▶ Source material
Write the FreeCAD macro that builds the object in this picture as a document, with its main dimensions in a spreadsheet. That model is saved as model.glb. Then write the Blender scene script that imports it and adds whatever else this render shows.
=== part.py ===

--

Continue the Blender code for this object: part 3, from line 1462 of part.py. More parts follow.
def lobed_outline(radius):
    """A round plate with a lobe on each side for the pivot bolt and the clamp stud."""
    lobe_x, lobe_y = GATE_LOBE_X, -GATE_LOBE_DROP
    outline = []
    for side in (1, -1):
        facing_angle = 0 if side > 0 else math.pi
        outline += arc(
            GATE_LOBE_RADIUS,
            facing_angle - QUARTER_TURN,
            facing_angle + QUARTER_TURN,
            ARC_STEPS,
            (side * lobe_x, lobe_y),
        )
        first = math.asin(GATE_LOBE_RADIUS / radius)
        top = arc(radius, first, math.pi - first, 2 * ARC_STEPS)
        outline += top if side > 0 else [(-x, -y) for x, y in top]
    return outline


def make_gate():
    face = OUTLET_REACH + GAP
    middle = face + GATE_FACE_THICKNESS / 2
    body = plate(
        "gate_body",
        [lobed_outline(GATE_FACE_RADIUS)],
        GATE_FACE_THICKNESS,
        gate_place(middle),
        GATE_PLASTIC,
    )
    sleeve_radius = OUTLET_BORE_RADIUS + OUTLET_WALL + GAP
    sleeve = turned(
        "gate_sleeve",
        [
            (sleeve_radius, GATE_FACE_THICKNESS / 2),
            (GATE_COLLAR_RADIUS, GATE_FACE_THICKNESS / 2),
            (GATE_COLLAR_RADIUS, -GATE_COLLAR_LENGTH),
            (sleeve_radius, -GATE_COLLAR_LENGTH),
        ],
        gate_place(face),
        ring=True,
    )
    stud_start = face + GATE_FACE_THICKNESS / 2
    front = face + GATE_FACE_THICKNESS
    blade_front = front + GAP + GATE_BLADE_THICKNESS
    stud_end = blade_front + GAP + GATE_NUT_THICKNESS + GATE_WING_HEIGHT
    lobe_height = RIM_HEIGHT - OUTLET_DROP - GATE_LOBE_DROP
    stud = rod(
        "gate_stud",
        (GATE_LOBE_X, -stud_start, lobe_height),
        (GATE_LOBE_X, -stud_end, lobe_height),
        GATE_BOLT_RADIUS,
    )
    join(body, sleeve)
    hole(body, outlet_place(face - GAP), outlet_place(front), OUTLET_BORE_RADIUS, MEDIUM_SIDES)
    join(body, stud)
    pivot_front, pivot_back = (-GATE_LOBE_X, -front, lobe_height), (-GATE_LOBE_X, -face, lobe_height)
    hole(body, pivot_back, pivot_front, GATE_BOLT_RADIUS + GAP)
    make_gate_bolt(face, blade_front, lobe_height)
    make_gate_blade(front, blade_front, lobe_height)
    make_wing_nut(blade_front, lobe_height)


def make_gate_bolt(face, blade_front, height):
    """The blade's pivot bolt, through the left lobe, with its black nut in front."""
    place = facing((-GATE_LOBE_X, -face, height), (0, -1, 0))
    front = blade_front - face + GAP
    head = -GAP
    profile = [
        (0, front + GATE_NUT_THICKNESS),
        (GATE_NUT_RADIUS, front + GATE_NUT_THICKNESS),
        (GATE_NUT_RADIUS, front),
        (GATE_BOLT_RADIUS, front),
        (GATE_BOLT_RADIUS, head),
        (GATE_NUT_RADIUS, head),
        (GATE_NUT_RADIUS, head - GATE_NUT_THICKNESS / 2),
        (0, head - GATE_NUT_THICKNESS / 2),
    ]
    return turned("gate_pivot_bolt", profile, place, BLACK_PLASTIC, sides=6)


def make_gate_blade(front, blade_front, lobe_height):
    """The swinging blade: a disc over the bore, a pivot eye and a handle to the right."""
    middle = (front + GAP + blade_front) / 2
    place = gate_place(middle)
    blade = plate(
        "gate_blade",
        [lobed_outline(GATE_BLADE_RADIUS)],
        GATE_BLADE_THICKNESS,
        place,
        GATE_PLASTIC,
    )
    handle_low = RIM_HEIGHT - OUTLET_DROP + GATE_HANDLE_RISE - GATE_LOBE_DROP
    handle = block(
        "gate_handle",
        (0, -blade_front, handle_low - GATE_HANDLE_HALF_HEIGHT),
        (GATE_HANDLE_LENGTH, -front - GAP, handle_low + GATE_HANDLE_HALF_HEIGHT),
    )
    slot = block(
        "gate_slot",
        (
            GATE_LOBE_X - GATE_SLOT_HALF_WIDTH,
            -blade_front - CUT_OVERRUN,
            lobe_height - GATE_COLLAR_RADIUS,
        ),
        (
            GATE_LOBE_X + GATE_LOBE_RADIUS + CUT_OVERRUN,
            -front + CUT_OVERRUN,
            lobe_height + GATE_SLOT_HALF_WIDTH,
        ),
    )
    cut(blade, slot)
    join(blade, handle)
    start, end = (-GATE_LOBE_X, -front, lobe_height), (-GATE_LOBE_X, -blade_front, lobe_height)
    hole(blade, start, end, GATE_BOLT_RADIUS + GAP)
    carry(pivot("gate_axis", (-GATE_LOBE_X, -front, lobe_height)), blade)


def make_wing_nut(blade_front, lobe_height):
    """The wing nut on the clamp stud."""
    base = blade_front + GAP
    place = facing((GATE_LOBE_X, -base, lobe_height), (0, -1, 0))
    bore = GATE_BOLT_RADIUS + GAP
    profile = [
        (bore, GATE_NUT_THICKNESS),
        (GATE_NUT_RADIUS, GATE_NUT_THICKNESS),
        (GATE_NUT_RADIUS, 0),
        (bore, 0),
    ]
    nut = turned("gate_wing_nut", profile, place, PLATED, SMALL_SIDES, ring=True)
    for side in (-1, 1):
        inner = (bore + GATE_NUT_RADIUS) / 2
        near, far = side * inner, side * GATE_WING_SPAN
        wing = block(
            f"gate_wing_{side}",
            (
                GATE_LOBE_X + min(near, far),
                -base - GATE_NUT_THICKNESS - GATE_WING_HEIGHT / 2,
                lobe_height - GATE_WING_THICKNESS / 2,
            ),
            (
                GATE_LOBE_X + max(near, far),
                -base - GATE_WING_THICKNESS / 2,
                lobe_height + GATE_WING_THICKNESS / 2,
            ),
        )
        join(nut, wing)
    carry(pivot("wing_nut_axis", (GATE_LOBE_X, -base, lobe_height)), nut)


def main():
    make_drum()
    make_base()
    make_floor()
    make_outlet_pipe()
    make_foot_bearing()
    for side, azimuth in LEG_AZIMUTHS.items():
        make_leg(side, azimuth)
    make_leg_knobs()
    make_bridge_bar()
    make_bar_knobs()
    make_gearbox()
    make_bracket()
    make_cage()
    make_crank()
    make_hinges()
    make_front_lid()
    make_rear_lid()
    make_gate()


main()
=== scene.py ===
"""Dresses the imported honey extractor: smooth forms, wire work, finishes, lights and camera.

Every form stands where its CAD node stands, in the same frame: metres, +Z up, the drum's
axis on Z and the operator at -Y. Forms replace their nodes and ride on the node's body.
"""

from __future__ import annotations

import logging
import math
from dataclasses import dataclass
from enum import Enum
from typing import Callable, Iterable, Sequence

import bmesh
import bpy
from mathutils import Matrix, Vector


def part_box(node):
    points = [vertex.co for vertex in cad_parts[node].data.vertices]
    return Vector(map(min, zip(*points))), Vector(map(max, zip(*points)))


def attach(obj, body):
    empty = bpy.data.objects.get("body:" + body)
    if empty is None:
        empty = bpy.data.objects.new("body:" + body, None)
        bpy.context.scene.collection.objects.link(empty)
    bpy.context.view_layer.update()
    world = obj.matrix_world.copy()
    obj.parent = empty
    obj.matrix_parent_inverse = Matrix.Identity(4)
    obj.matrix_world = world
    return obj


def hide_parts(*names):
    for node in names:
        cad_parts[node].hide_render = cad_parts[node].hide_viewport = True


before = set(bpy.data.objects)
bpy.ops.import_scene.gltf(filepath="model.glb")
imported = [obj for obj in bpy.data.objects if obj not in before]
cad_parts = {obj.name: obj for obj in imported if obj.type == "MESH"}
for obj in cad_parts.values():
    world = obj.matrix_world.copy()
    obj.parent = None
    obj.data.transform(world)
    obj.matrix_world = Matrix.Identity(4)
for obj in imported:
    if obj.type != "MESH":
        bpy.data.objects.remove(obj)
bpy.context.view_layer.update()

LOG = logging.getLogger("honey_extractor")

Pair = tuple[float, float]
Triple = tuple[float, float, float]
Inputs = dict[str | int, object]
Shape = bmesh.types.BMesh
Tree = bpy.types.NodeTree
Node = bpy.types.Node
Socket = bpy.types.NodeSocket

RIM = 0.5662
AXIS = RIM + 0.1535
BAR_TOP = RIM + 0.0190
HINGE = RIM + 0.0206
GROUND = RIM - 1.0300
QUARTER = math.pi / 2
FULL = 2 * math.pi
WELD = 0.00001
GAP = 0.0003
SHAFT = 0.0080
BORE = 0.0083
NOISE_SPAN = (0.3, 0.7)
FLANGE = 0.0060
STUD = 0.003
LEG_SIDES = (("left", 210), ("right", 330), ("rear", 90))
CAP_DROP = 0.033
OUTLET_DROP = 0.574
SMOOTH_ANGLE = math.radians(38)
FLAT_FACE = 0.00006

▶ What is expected
Repeat, exactly as they stand above, the lines from the line with "make_gearbox()" to the line with "Socket = bpy.types.NodeSocket", both lines included.

▶ Solved problem
    make_gearbox()
    make_bracket()
    make_cage()
    make_crank()
    make_hinges()
    make_front_lid()
    make_rear_lid()
    make_gate()


main()
=== scene.py ===
"""Dresses the imported honey extractor: smooth forms, wire work, finishes, lights and camera.

Every form stands where its CAD node stands, in the same frame: metres, +Z up, the drum's
axis on Z and the operator at -Y. Forms replace their nodes and ride on the node's body.
"""

from __future__ import annotations

import logging
import math
from dataclasses import dataclass
from enum import Enum
from typing import Callable, Iterable, Sequence

import bmesh
import bpy
from mathutils import Matrix, Vector


def part_box(node):
    points = [vertex.co for vertex in cad_parts[node].data.vertices]
    return Vector(map(min, zip(*points))), Vector(map(max, zip(*points)))


def attach(obj, body):
    empty = bpy.data.objects.get("body:" + body)
    if empty is None:
        empty = bpy.data.objects.new("body:" + body, None)
        bpy.context.scene.collection.objects.link(empty)
    bpy.context.view_layer.update()
    world = obj.matrix_world.copy()
    obj.parent = empty
    obj.matrix_parent_inverse = Matrix.Identity(4)
    obj.matrix_world = world
    return obj


def hide_parts(*names):
    for node in names:
        cad_parts[node].hide_render = cad_parts[node].hide_viewport = True


before = set(bpy.data.objects)
bpy.ops.import_scene.gltf(filepath="model.glb")
imported = [obj for obj in bpy.data.objects if obj not in before]
cad_parts = {obj.name: obj for obj in imported if obj.type == "MESH"}
for obj in cad_parts.values():
    world = obj.matrix_world.copy()
    obj.parent = None
    obj.data.transform(world)
    obj.matrix_world = Matrix.Identity(4)
for obj in imported:
    if obj.type != "MESH":
        bpy.data.objects.remove(obj)
bpy.context.view_layer.update()

LOG = logging.getLogger("honey_extractor")

Pair = tuple[float, float]
Triple = tuple[float, float, float]
Inputs = dict[str | int, object]
Shape = bmesh.types.BMesh
Tree = bpy.types.NodeTree
Node = bpy.types.Node
Socket = bpy.types.NodeSocket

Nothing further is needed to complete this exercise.